Philip: "I remember borrowing Martyn's synthesizer one weekend, when he was away. By the time he had come back, I had made my first Philip Oakey composition. It was called The Circus Of Dr Lao. The title came from a book by the science-fiction writer Charles G Finney. It was a Joy Divison type of dirge with bells, clangs and somebody talking on the telephone. It was terrible!"

Also, bootleg cassettes have generally presented this track as a 23-minute 'epic'. In fact, that version is actually a series of six recordings heard individually one after the other. They show how the piece was built up, track by track. Quite how the tracks ever came to be distributed in this form is a mystery!
The first recording is simply what might loosely be described as the bass-line. This is followed by the same track with the addition of clanging sounds, and to this, harsh, vaguely percussive effects are added for the third recording. The fourth and fifth recordings add spooky effects and high-pitched synthesizer melodies, reminiscent of the pseudo-Egyptian melodies used by The Future in Cairo. The sixth and presumably final recording features the voice of someone (Philip?) having a difficult telephone conversation: "Hello? Doctor.... Doctor what? Sorry? Doctor... who? Hello?", et cetera.
Released on The Golden Hour Of The Future
Crow And A Baby
Like Austerity / Girl One and Marianne, this song looks at father-daughter relationships, albeit somewhat obliquely. Over a catchy stop-start rhythm, Philip delivers one of the group's less charitable lyrics, though the idea for his words came from a surprisingly innocent source...
Philip: "Crow And A Baby was written because of a children's show called You & Me where the characters were a crow and a hamster. I used to watch TV with the sound off and get ideas from the pictures." Presumably the song never actually had the title Crow And A Hamster! The finished lyrics probably wouldn't have been deemed appropriate for children's TV; lines such as "Now I want all fathers dead" would undoubtably have upset most parents!

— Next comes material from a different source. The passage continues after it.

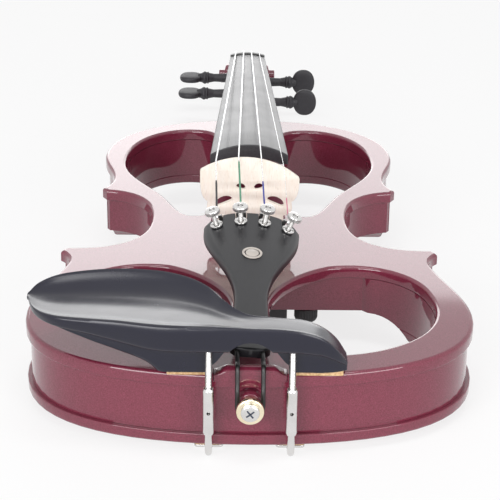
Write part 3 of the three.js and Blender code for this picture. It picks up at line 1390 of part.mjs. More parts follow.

Incidentally, the original recording was just over five minutes long, but the final eighty or ninety seconds were edited from the released version. The removed section featured little more than further detuning of the synthesizers, as hinted at by the closing moments of the album version, and various other incidental sounds here and there.
Released on Travelogue
Simply an alternate mix of I Don't Depend On You, almost instrumental and featuring none of Philip's vocals.